Now the group is talking about these main groups, whether there is overlap, or extra divisions.
Ira: What about weather? We need a weather category.
We've added Rob's comment about the interdisciplinary nature of the science to the group of sticky notes about the process of science - that understanding the atmosphere requires all sorts of science. (Thanks, Rob at UMASS!)
Jack: Humans impacts can be put under climate change.
Susan Buhr disagrees. She says that it would give the impression that humans can't do anything about climate change.
Miriam agrees with Susan B.
Deke recommends having a connection with the past and present change.
So to sum up the concepts that the group has winnowed the post-it assemblage down to (in no particular order)....
- Linkages (Earth system)
- Human Impacts
- How do we know what we know
Group is discussing whether we can further group these items. Can we combine weather and climate and atmosphere into one category? The difference between weather and climate is important.
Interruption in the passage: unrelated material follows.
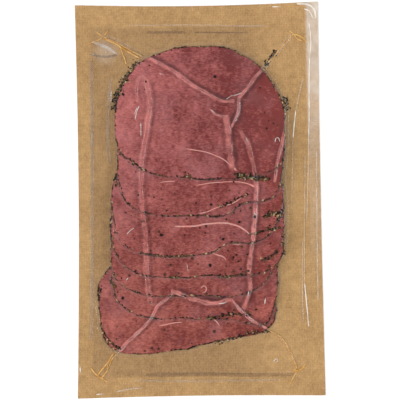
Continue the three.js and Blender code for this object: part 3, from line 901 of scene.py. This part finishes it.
def slice_pile(index, columns):
    """One slice as a closed mesh with a rounded, slightly ragged rim."""
    cut = SLICES[index]
    px, py, on_rim = disc_grid(columns, sum(cut.reach) / 4)
    radius = np.hypot(px, py)
    angle = np.arctan2(py, px)
    edge = rim_radius(cut, angle)
    for count, height, phase in RAGGED:
        edge = edge + height * np.sin(count * angle + phase + index)
    turned = angle + math.radians(cut.turn)
    x = cut.centre[0] + edge * radius * np.cos(turned)
    y = cut.centre[1] + edge * radius * np.sin(turned)
    inset = edge * (1 - radius)
    t = np.clip(inset / EDGE_ROUND, 0, 1)
    bulge = np.sqrt(np.clip(t * (2 - t), 0, 1))
    top = slice_top(index, x, y)
    bottom = np.interp(y, ROWS, LAYERS[index][0]) + swell(x, y)
    middle = bottom + THICKNESS / 2
    upper = middle + (top - middle) * bulge
    under = middle + (bottom - middle) * bulge
    x, y, upper, under, inset, on_rim = (
        part.ravel() for part in (x, y, upper, under, inset, on_rim))
    count = len(x)
    # Both sides share the points on the rim, which closes the slice.
    below = np.where(on_rim, np.arange(count), count + np.cumsum(~on_rim) - 1)
    faces = grid_faces(columns, columns)
    points = np.vstack([np.column_stack([x, y, upper]), np.column_stack([x, y, under])[~on_rim]])
    pile = Pile("rim", "crust", "crest")
    crust = crust_at(x, y)
    pile.put(
        points, np.vstack([faces, below[faces][:, ::-1]]),
        rim=np.concatenate([inset, inset[~on_rim]]),
        crust=np.concatenate([crust, crust[~on_rim]]),
        crest=np.concatenate([pleat_tone(x, y), np.zeros((~on_rim).sum())]),
    )
    return pile


class PASTRAMI_OT_slices(bpy.types.Operator):
    """Build the seven slices in place of their solids"""

    bl_idname = "pastrami.slices"
    bl_label = "Slices"

    def execute(self, context):
        look = context.scene.pastrami_meat
        beef = cured_beef(look)
        for index in range(len(SLICES)):
            pile = slice_pile(index, look.columns)
            pile.build(f"pastrami_slice_{index + 1}", beef, "cured_beef", [f"slice_{index + 1}"])
        return {"FINISHED"}


# ---------------------------------------------------------------- pepper crust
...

Santa Barbara participant comment about difference between weather forecasting and climate models.
We don't have the pithy statements yet, but the topics that those pithy statements will be about...
Group is going to lunch! Thanks for lurking online!
Hello from the STEM Education Institute at UMass Amherst
The study of the atmosphere, as was mentioned the plenary sessions, is very interdisciplinary.
The motion of the atmosphere (especially the Coriolis Effect) would be of interest to a physicist.
The composition of the atmosphere would be of interest to a chemist.
Thanks Rob. The group has added this to the "process of science" category above.
Locally in Santa Barbara there seems to be a lot of public confusion about forecasting weather vs. modeling climate. Characterizing uncertainty and differences in time scales would help.
Thanks! We are grappling with that. Group is currently discussing public understnading of the difference between weather and climate in general. I've raised your point in that discussion.